A Proverb By Any Other Name Would Smell As Sweet

I stumbled across an oddly titled book yesterday and took it back to my office to inspect. The title in question? Racial Proverbs. I wanted to make certain that the contents were indeed racial (relating to race) and not racist (having the belief that one race is superior to another), and I was pleasantly surprised. Not only did I find such gems as this Welsh proverb "A puddle will not grow dirty" (83) and this Wolof (Senegambian) one "Without fingers the hand would be a spoon" (600), I also found several lovely book-related proverbs. Enjoy!

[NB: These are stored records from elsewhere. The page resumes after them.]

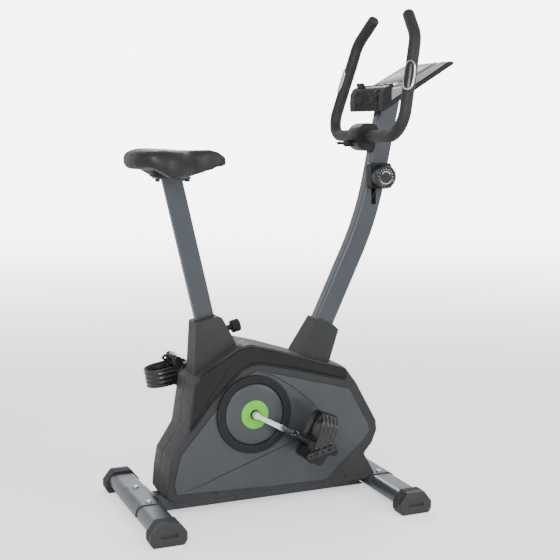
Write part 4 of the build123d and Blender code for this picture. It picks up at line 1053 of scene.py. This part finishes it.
def floor_paint():
    """Pale paint that glows more with distance, mostly for the camera, so the backdrop runs to white."""
    mat, nodes, links, shader = new_tree("floor_paint")
    links.new(ramp(nodes, links, coords(nodes, links, 0.6), 0.86, 0.88), shader.inputs["Base Color"])
    shader.inputs["Roughness"].default_value = 0.7
    shader.inputs["Emission Color"].default_value = (1, 1, 1, 1)
    where = nodes.new("ShaderNodeTexCoord")
    apart = nodes.new("ShaderNodeVectorMath")
    apart.operation = "LENGTH"
    links.new(where.outputs["Object"], apart.inputs[0])
    reach = nodes.new("ShaderNodeMapRange")
    reach.interpolation_type = "SMOOTHSTEP"
    for end, (distance, glow) in (("Min", GLOW_NEAR), ("Max", GLOW_FAR)):
        reach.inputs[f"From {end}"].default_value = distance
        reach.inputs[f"To {end}"].default_value = glow
    links.new(apart.outputs["Value"], reach.inputs["Value"])
    seen = nodes.new("ShaderNodeLightPath").outputs["Is Camera Ray"]
    direct = maths(nodes, links, "MULTIPLY_ADD", seen, 1 - BOUNCE_GLOW, BOUNCE_GLOW)
    links.new(maths(nodes, links, "MULTIPLY", reach.outputs[0], direct), shader.inputs["Emission Strength"])
    return mat


def studio():
    """A round floor that curves up into a wall, a pale sky and three soft lamps."""
    profile = [(FLOOR_R, 0)]
    for step in range(1, 10):
        a = radians(10 * step)
        profile.append((FLOOR_R + COVE_R * sin(a), COVE_R - COVE_R * cos(a)))
    profile.append((FLOOR_R + COVE_R, WALL_TOP))
    rings = [[Vector((a, b, height)) for a, b in circle(0, 0, radius, 96)] for radius, height in profile]
    floor = bare("floor", *loft(rings, cap_high=False))
    floor.location.z = -0.0005
    floor.data.materials.append(floor_paint())
    world = bpy.data.worlds.new("studio")
    world.use_nodes = True
    sky = world.node_tree.nodes["Background"]
    sky.inputs["Color"].default_value = WORLD_COLOUR
    sky.inputs["Strength"].default_value = WORLD_STRENGTH
    bpy.context.scene.world = world
    for name, place, size, power in LAMPS:
        lamp = bpy.data.lights.new(name, "AREA")
        lamp.shape = "DISK"
        lamp.size = size
        lamp.energy = power
        obj = bpy.data.objects.new(name, lamp)
        obj.location = place
        obj.rotation_euler = (Vector(LAMP_AIM) - Vector(place)).to_track_quat("-Z", "Y").to_euler()
        bpy.context.scene.collection.objects.link(obj)


def camera():
    """A long-lens camera off the bike's right rear, above its middle."""
    cam = bpy.data.cameras.new("camera")
    cam.lens = CAMERA_LENS
    cam.sensor_width = CAMERA_SENSOR
    obj = bpy.data.objects.new("camera", cam)
    obj.location = CAMERA_AT
    obj.rotation_mode = "XYZ"
    yaw, pitch, roll = CAMERA_YAW, CAMERA_PITCH, CAMERA_ROLL
    ahead = Vector((sin(yaw) * cos(pitch), cos(yaw) * cos(pitch), sin(pitch)))
    right = Vector((cos(yaw), -sin(yaw), 0))
    up = right.cross(ahead)
    right, up = right * cos(roll) + up * sin(roll), up * cos(roll) - right * sin(roll)
    obj.rotation_euler = Matrix((right, up, -ahead)).transposed().to_euler()
    bpy.context.scene.collection.objects.link(obj)
    bpy.context.scene.camera = obj


studio()
camera()
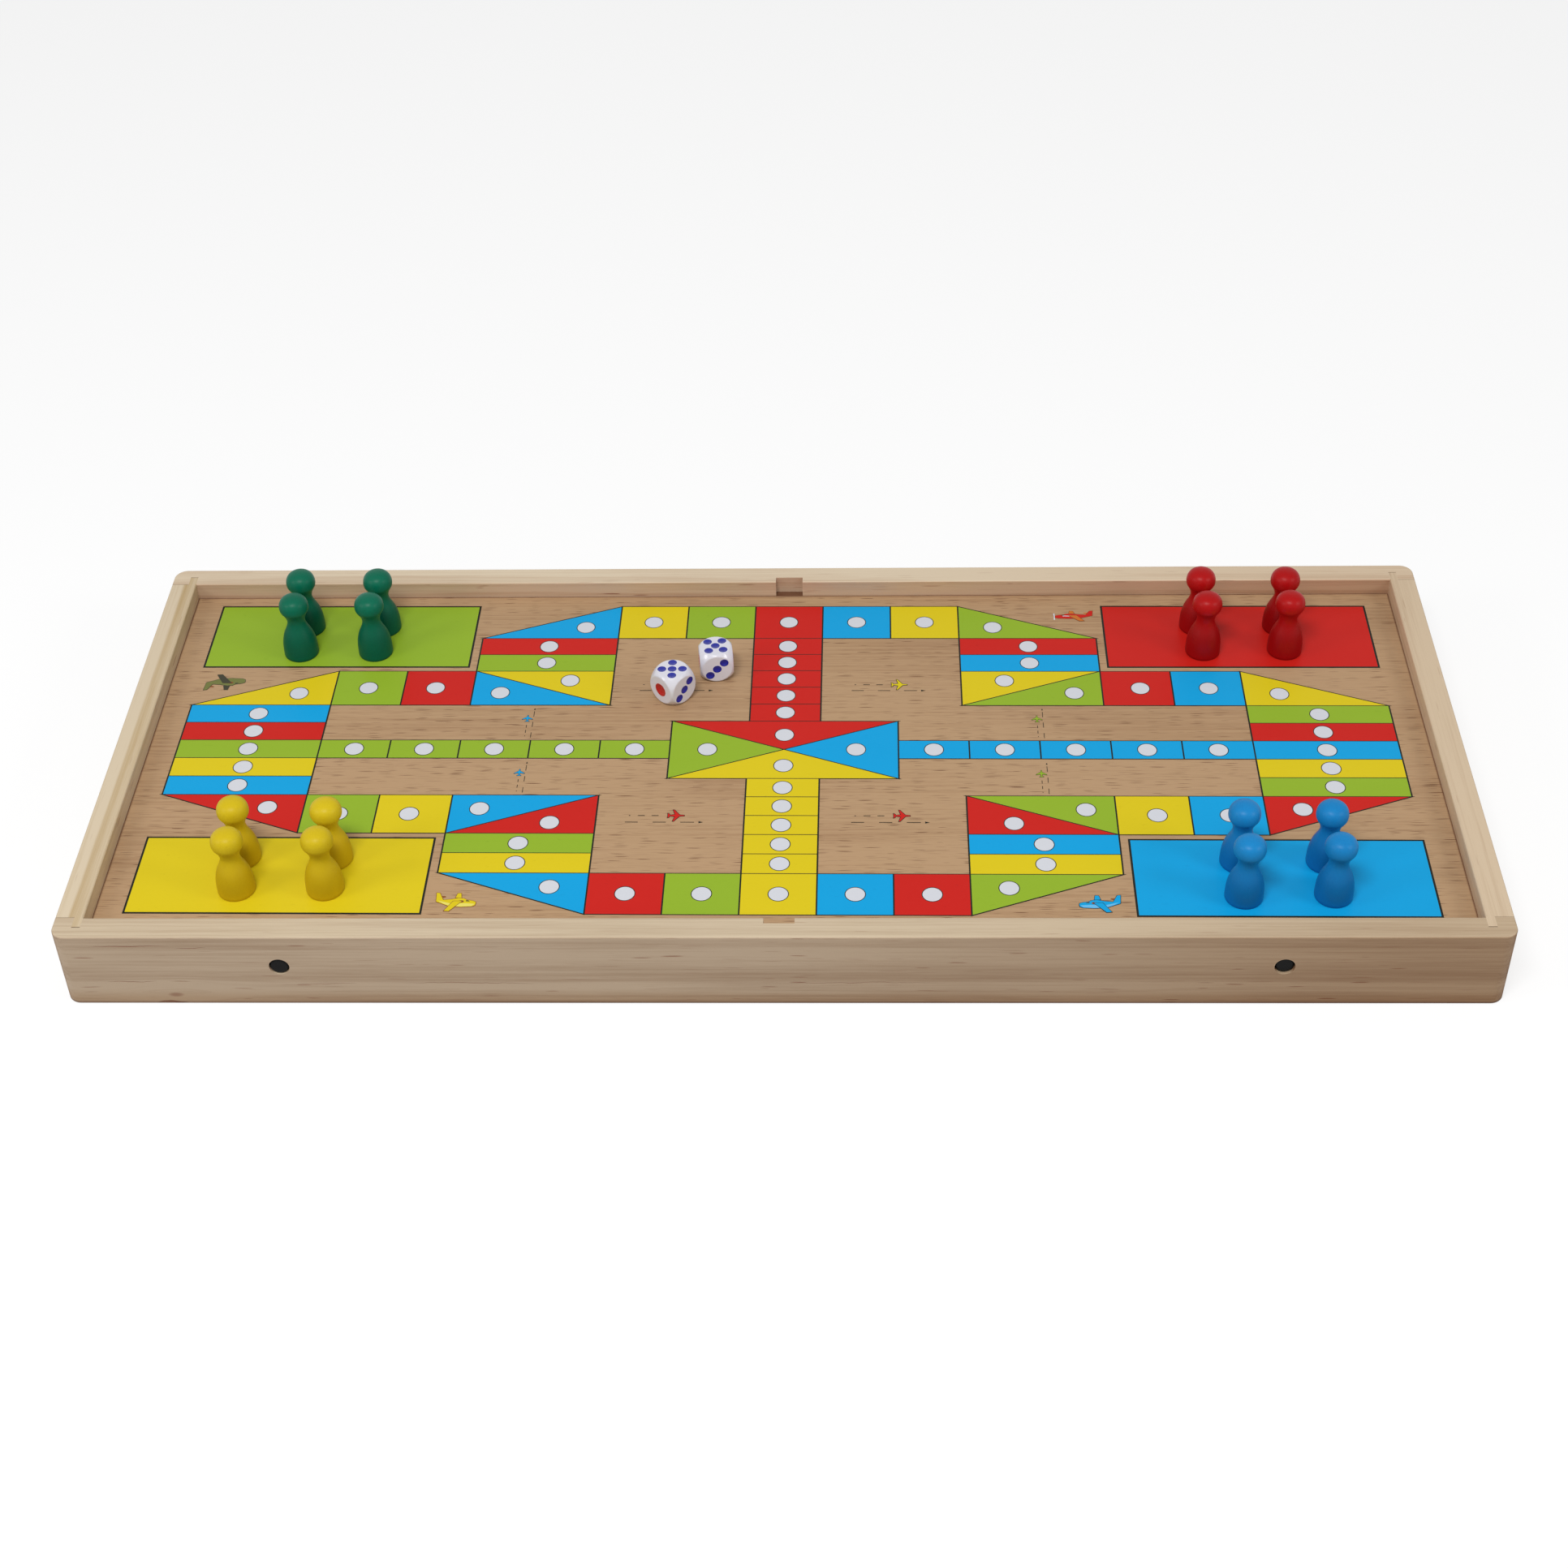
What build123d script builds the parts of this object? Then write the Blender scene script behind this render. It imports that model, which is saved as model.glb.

Who can read and write has four eyes (15).

A book is like a garden carried in the pocket (330).

To read a book for the first time is to make the acquaintance of a new friend; to read it a second time is to meet an old one (351).

Wives, horses, and books should never be lent (211).

Life without literature is death (220).

The sight of books removes sorrows from the heart (556).

A book is a good friend which reveals the mistakes of the past (410).

Ignorance is the night of the mind (639).

I'll leave you with this witty Argentine proverb that we should all try to emulate:
Clear accounts and thick chocolate (614).

Champion, Selwyn G. Racial Proverbs: A Selection of the World's Proverbs Arranged Linguistically. New York, NY: Barnes and Noble, 1963. Print.